Not quite the extravagant inheritance from a long-lost relative we all dream of, Sabine learns that this restaurant comes with a tragic story – it was where her grandmother, Marianne Blanchet, deliberately poisoned a number of guests during the German occupation of Paris. Desperate to uncover the reasons behind these infamous murders, Sabine seeks answers from ageing bookshop owner, Gilbert Géroux, who knew Marianne well and whose little brother, Henri, was one of those poisoned in the restaurant. As the two begin to uncover new revelations about what occurred before and during that fateful night, they find out that the story is much more complex than it seems.

A thoroughly gripping read, The Last Restaurant in Paris is centred on unravelling this wartime mystery. Not to identify the murderer – clearly, everybody already knows the culprit here – but to truly understand the reasons behind the crime. To do this, Graham elegantly switches between different timelines, detailing Sabine and Gilbert’s efforts to demystify the past and recounting Marianne’s eventful backstory, which together reveal the truth behind the poisonings, transforming Marianne from a one-dimensional fairy-tale villain to a human who was irreversibly shaped by the complexities and tragedies of war.

Thanks to the earlier timeline, we are fully immersed in Marianne’s journey from her childhood onwards. Through vivid descriptions of hearty home-cooked meals and breath-taking lavender fields (which, despite the otherwise sorrowful tone of the novel, will certainly inspire future holidays to Provence), we begin to see Marianne as what she once was: a loving granddaughter and the sweetheart of her charming childhood best friend. However, we soon learn, along with Sabine and Gilbert, how quickly this idyllic life was brought crashing down by horror, sadness, and the atrocities of the impending war. Suddenly it is impossible not to sympathise with the murderer, Marianne. But the question remains: do two wrongs make a right? Can the evil of others wash away the blood on Marianne’s own hands?

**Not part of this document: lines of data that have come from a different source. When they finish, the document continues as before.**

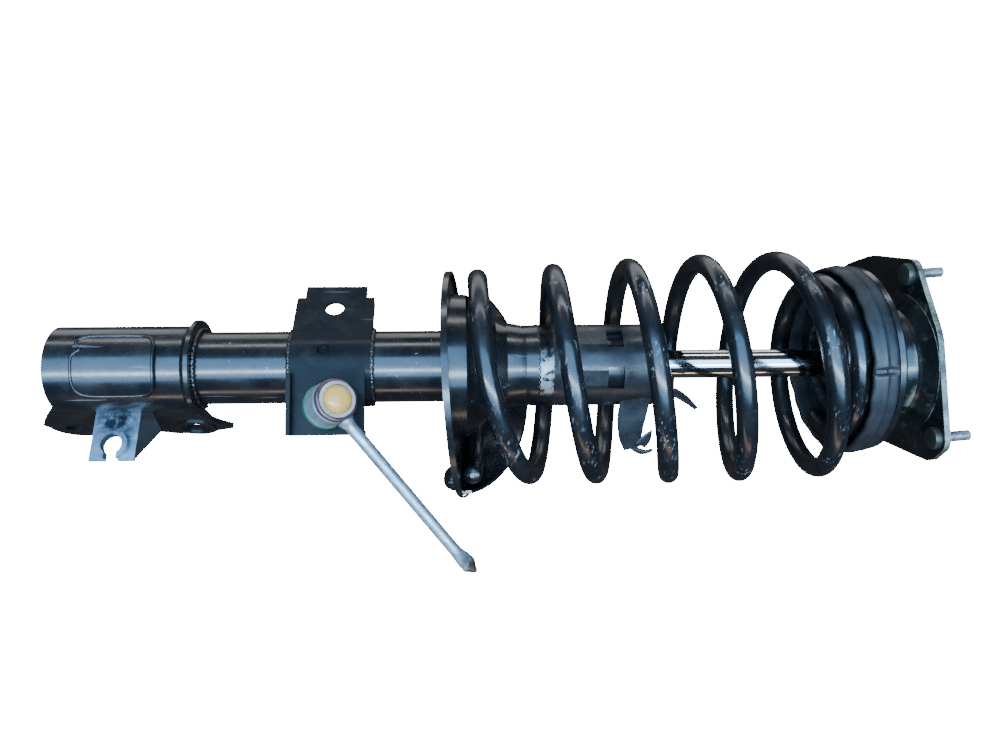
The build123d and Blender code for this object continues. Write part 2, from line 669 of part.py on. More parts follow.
def sub_parts():
    """Every sub-part by node name."""
    inner_race = tilt(bearing_inner_race(), MOUNT_TILT, 0)
    seat = tilt(upper_spring_seat(), MOUNT_TILT, 0)
    parts = {
        "mount_plate": tilt(mount_plate(), MOUNT_TILT, 0),
        "mount_rubber": tilt(mount_rubber(), MOUNT_TILT, 0),
        "mount_core": tilt(mount_core(), MOUNT_TILT, 0),
        "bearing_outer_race": tilt(bearing_outer_race(), MOUNT_TILT, 0),
        "bearing_balls": tilt(bearing_balls(), MOUNT_TILT, 0),
        "bearing_inner_race": inner_race,
        "upper_spring_seat": seat,
        "upper_insulator": tilt(upper_insulator(), MOUNT_TILT, 0),
        "rod_spacer": rod_spacer(inner_race),
        "seat_retainer": seat_retainer(seat),
        "rod_washer": rod_washer(),
        "rod_nut": rod_nut(),
        "piston_rod": piston_rod(),
        "bump_stop_cup": bump_stop_cup(),
        "bump_stop": bump_stop(),
        "piston": piston(),
        "piston_ring": piston_ring(),
        "piston_nut": piston_nut(),
        "rebound_stop": rebound_stop(),
        "coil_spring": coil_spring(),
        "strut_tube": strut_tube(),
        "base_cup": base_cup(),
        "inner_tube": inner_tube(),
        "base_valve": base_valve(),
        "rod_guide": rod_guide(),
        "guide_bush": guide_bush(),
        "rod_seal": rod_seal(),
        "tube_cap": tube_cap(),
        "hub_ring": hub_ring(),
        "dust_cover": dust_cover(),
        "lower_spring_seat": lower_spring_seat(),
        "knuckle_bracket": knuckle_bracket(),
        "hose_bracket": hose_bracket(),
        "hose_gusset": hose_gusset(),
        "link_bracket": link_bracket(),
        "link_ball_stud": link_ball_stud(),
        "link_nut": link_nut(),
        "link_boot": link_boot(),
        "link_socket": link_socket(),
        "link_housing": link_housing(),
        "link_cap_ring": link_cap_ring(),
        "link_cap": link_cap(),
        "boot_ring": boot_ring(),
        "link_rod": link_rod(),
    }
    for index, angle in enumerate(stud_angles(), start=1):
        parts[f"mount_stud_{index}"] = tilt(mount_stud(angle), MOUNT_TILT, 0)
    return parts


os.makedirs("parts", exist_ok=True)
for name, shape in sub_parts().items():
    export_step(shape, f"parts/{name}.step")
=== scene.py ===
import json
import math

import bpy
from mathutils import Matrix, Vector

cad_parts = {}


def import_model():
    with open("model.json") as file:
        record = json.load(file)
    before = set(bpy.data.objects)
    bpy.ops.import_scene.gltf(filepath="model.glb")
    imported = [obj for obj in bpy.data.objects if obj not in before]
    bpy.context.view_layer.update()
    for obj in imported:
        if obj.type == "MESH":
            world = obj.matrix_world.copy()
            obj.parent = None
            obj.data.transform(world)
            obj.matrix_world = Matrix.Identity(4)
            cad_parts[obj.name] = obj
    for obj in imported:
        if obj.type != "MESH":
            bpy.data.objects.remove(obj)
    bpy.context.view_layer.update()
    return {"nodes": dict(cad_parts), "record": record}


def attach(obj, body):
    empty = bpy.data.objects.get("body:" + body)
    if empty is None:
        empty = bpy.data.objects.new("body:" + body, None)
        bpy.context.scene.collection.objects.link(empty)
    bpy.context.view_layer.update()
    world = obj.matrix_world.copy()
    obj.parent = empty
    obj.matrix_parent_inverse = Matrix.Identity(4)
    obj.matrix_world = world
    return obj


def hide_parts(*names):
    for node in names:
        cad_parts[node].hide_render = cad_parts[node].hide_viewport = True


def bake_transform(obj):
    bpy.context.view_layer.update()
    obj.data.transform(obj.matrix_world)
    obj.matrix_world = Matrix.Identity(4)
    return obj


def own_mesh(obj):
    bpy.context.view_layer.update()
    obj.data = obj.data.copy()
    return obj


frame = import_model()

MM = 0.001

# Directions round the damper axis, in degrees from +X, as in the frame.
LINK_SIDE = 202.0
FENDER_SIDE = 292.0
ENGINE_SIDE = 112.0

# Camera: beside the strut, level, with the strut lying along the picture.
CAMERA_DISTANCE = 594.4 * MM
CAMERA_HEIGHT = -348.6 * MM
CAMERA_SIDESTEP = 7.2 * MM
CAMERA_YAW = 3.14
CAMERA_ROLL = 0.56
CAMERA_LENS = 28.08

# Studio, in metres: name, angle round the strut, distance, length and width, power and colour.
STRUT_MIDDLE = Vector((0, 0, -0.33))
LIGHTS = [
    ("sky_wide", 204, 1.6, (2.8, 1.9), 128, (0.26, 0.56, 1.0)),
    ("sky_core", 215, 1.5, (2.8, 0.2), 48, (0.66, 0.85, 1.0)),
    ("low_warm", 284, 1.5, (1.8, 0.22), 4, (1.0, 0.74, 0.55)),
    ("engine_rim", 128, 1.5, (2.2, 0.22), 9, (0.95, 0.98, 1.0)),
    ("back_fill", 85, 1.3, (2.4, 0.6), 7, (0.92, 0.96, 1.0)),
]
BACKDROP_GLOW = 25.0
BACKDROP_AWAY = 1.5
BACKDROP_HALF = 4.0
ROOM_GLOW = 0.06

# Coil spring: turns, centre-line radius, height, and how far the outboard side stands above it.
WIRE_R = 7.55
SPRING_STATIONS = [
    (0.00, 74.0, -337.6, 0.0),
    (0.14, 74.0, -333.4, 0.8),
    (0.70, 74.0, -327.0, 4.4),
    (1.00, 75.5, -294.0, 8.0),
    (1.40, 76.0, -278.0, 13.0),
    (2.40, 78.5, -221.5, 12.3),
    (3.40, 80.0, -167.5, 9.7),
    (4.40, 80.5, -111.5, 7.3),
    (5.00, 79.5, -73.5, 5.0),
    (5.35, 67.0, -73.0, 4.0),
    (5.80, 56.0, -58.5, 3.6),
    (6.10, 55.5, -57.6, 3.6),
]
# Shift of the coil's centre towards the fender side at its lower and upper end.
SPRING_OFFSET_LOW = 9.0
SPRING_OFFSET_HIGH = -0.5
SPRING_LEAN_SIDE = 10.0
# Rounding of the wire's lower end: reach past the last point and share of the wire's radius.
WIRE_END = [(0.46, 0.25), (0.36, 0.68), (0.19, 0.92)]
SPRING_STEPS_PER_TURN = 60
SPRING_SIDES = 20

# Lean of the top mount, fender side up, and how far the insulator sits off the axis.
MOUNT_TILT = 4.0
INSULATOR_SHIFT = 6.0
# Height above which the mount plate's cut edge lies.
PLATE_EDGE_LOW = -11.0

# Mount studs: circle, thread and the heights between which it runs.
STUD_CIRCLE_R = 71.0
STUD_ANGLES = (14.0, 134.0, 254.0)
STUD_PITCH = 1.25
STUD_THREAD_R = 3.95
STUD_THREAD_DEPTH = 0.62
STUD_THREAD_START = 1.0
STUD_THREAD_END = 19.8
STUD_THREAD_STEP = 0.2

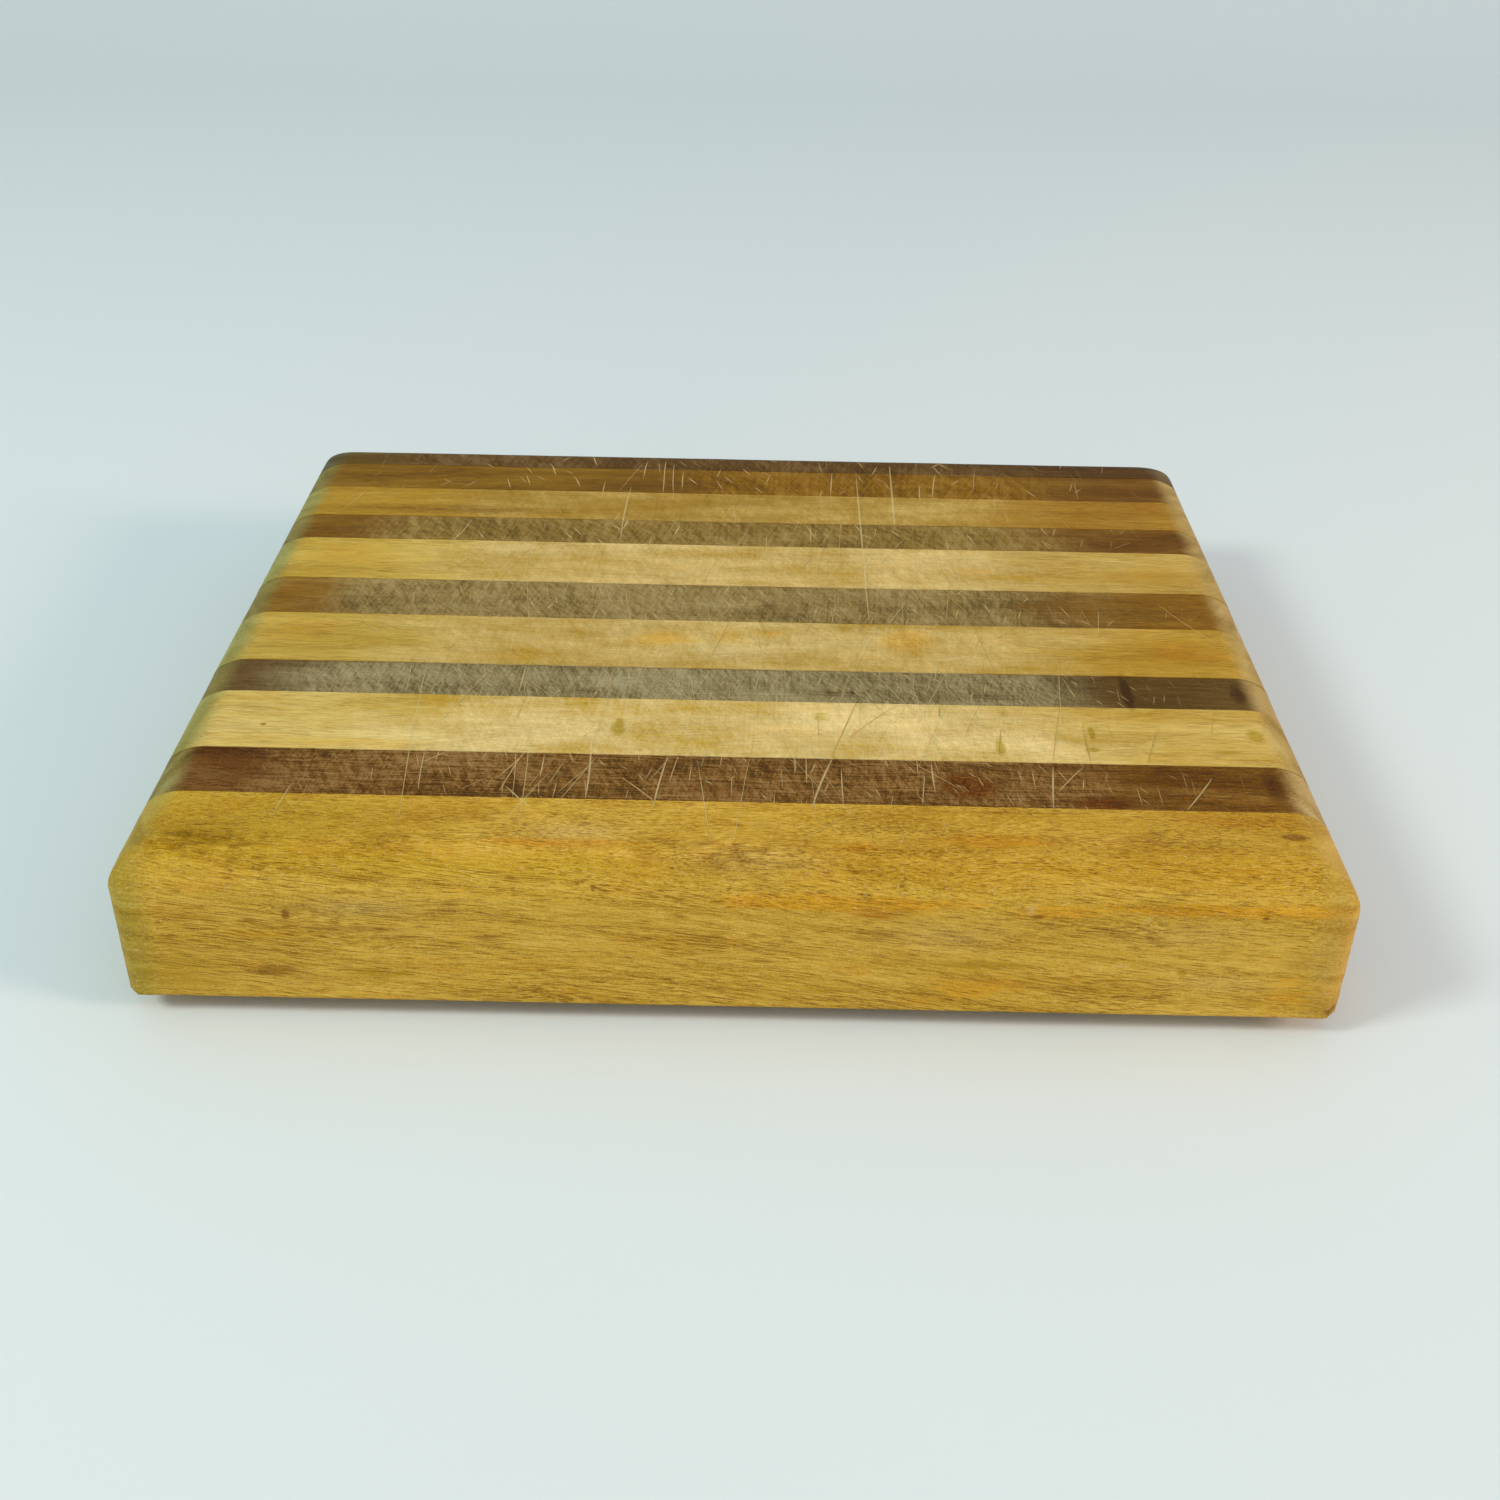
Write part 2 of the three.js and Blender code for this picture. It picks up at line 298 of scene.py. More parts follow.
# ---------------- knife cuts
# The deepest cuts: x, y of the middle, degrees from +Y towards +X, length, half width, dirt.
MAIN_CUTS = (
    (-87, -62, -4, 104, 0.24, 0.1), (-81.9, -86, -4, 20, 0.22, 0), (-114.8, -101, 6, 16, 0.2, 0),
    (-79.5, -79.5, 45, 9, 0.22, 0), (-55.3, -86, -3, 48, 0.2, 0.1), (-59, -83, 25, 14, 0.24, 0),
    (-58.6, -86, 12, 20, 0.24, 0), (-55.5, -97.5, -38, 13, 0.3, 0), (-51, -83, 0, 12, 0.26, 0),
    (-39, -83.5, -2, 31, 0.4, 0), (-37, -50, 2, 38, 0.24, 0.2), (-19.7, -89.5, 6, 27, 0.36, 0),
    (-16.5, -83, 8, 14, 0.2, 0), (-25, -93.5, -40, 16, 0.24, 0.1), (-61.5, -38, 1, 17, 0.3, 0),
    (22.2, -88, 14, 26, 0.42, 0), (28.5, -62, 15, 30, 0.34, 0.9), (36, -58, 38, 22, 0.24, 0.9),
    (81.8, -88, 7, 22, 0.36, 0), (86, -62, 11, 30, 0.24, 0.8), (51, -84.5, 0, 15, 0.3, 0),
    (15, -80, 0, 9, 0.24, 0), (18, -82.5, 0, 13, 0.24, 0), (27.2, -89.5, 0, 17, 0.24, 0),
    (48, -90.5, 6, 15, 0.22, 0), (119.2, -90, 32, 19, 0.3, 0), (86.8, -84.5, 34, 15, 0.24, 0),
    (110.8, -68, 18, 19, 0.24, 0.9), (93.5, -66, 2, 20, 0.26, 1), (70.2, -67, 8, 13, 0.28, 1),
    (55.2, -52, 3, 7, 0.34, 1), (38, 53, 0, 118, 0.42, 0), (49.8, 91, 1, 54, 0.44, 0),
    (29.2, 99, 3, 20, 0.34, 0), (64.8, 99, 7, 21, 0.34, 0), (-28.8, 103, -1, 30, 0.3, 0),
    (-25.5, 101, -2, 26, 0.26, 0), (-40, 72, 1, 46, 0.34, 0), (-63, 76, -14, 14, 0.3, 0.8),
    (63.5, 30, -12, 14, 0.3, 0.8), (-92, 58, 12, 16, 0.28, 0),
)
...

An emotional exploration of morality and justice, The Last Restaurant in Paris by Lily Graham forces us to look outside of the traditional good and evil binary, and actively inspect our beliefs about what is right and what is wrong. Both thought-provoking and engaging, this novel is the perfect read for fans of historical romance or those interested in exploring the complexities of French collaboration and resistance during the Second World War.

The Last Restaurant in Paris is out now and published by Bookouture.